Aprile è stato piuttosto avaro di sole e, per questo, ho sentito il desiderio di immergermi nuovamente nel tepore di un romanzo di Elisabeth von Armin e nel piacere del film che ne è stato tratto nel 1994.
Mary Annette Beauchamp (il suo vero nome, 1866-1941), nata in Australia e vissuta in giro per il mondo, tra Inghilterra, Svizzera, Francia e Stati Uniti, era cugina dell’irrequieta scrittrice Katerine Mansfield (della quale parlo nella Fabula Rasa/43 ) e amica degli scrittori Forster, Wells e Walpole - con quest’ultimo ebbe una relazione.
Nonostante cinque figli e due matrimoni (entrambi i mariti, noti aristocratici: il primo, figlio adottivo di Cosima Wagner, e, il secondo, fratello di Bertrand Russel), Elisabeth non trovò la felicità, che cercò, quindi, nella scrittura.
I suoi romanzi diventano rifugio, fuga dalla realtà: luoghi isolati, pieni di fiori, con paesaggi mozzafiato, castelli, conventi, chalet di montagna, fattorie, dimore di campagna, giardini. Nessuna trama avvincente, ma il susseguirsi di stati d’animo in nascenti amicizie fra donne che, dopo apparenti rivalità e contrasti, arrivano alla solidarietà. Ingrediente fondamentale, tuttavia, è l’arrivo di un uomo, o di più uomini, che irrompe, a sorpresa, sulla scena.
Nei suoi libri, quasi tutti autobiografici, la donna rifugge sempre qualcosa o qualcuno: in Vera, il matrimonio prigione e l’uomo ingannatore, ne Il giardino di Elisabeth (primo romanzo della von Armin) l’uomo della collera (il primo marito).
In Un’estate in montagna la protagonista afferma: […] sono stata spogliata di tutto ciò che rendeva la vita incantevole; ma, appunto, in Un incantevole aprile, ambientato in Italia, dove tutto comincia da un incantevole annuncio sul The Times (“Per gli amanti del glicine e del sole. Piccolo castello medievale italiano sulle coste del Mediterraneo affittasi ammobiliato per il mese di aprile.”) viene fuori tutta l’ironia e l’abilità dell’autrice a entrare nel cuore delle sue eroine, a tracciarne il profilo psicologico. É qui che Mary Annette recupera l’incanto perduto. Sì, perché il suo stile è delicato, elegante, ma anche arguto e tagliente. Le quattro protagoniste sono donne che, come lei, vogliono e decidono di evadere dal quotidiano. L’una perché insoddisfatta del matrimonio, l’altra perché non regge più al vuoto della mondanità o della solitudine e della vecchiaia.

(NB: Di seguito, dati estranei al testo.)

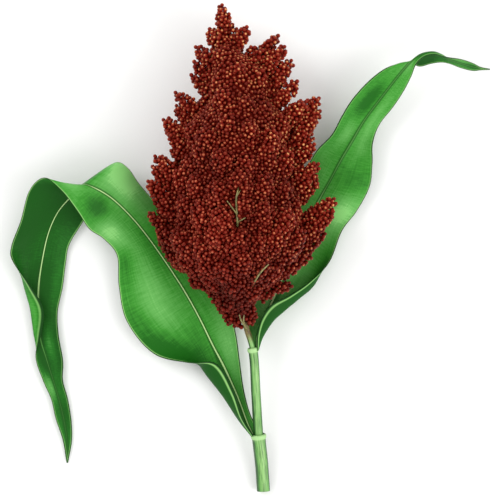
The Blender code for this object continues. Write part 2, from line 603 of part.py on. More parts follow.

Può un viaggio, un tuffo nella bellezza di un paesaggio, di un castello medievale, sanare i malesseri di una condizione femminile così segnata? può dare voce ai piaceri e ai desideri repressi? cancellare i sensi di colpa? Siamo state troppo buone… davvero toppo buone.
Eccole, le nostre amiche! Due casalinghe, lontane dai punti cardinali della loro esistenza: Dio, Marito, Casa e Dovere; la maliarda, non più soffocata nei salotti e dagli ammiratori; e l’anziana del gruppo, che ha abbandonato la sua austera casa londinese, nella quale viveva in compagnia di scrittori morti. Donne che, come l’autrice, cercano l’indipendenza, la libertà. Non ancora felici, certo, ma la felicità sta lì, a portata di mano.
Per anni era riuscita a essere felice solo dimenticando la felicità, e voleva continuare. Voleva tenere lontano tutto quel che le aveva ricordato la bellezza, che l’avrebbe di nuovo indotta a desiderare, ad anelare …
L’incanto sconfigge il disincanto. La femminilità rifiorisce tra i profumi del glicine e delle acacie, grazie alla magia del mare e del sole.
A volte, le donne non si accorgono che la bellezza è proprio lì, qui, intorno a noi, dentro di noi. Basta cercarla.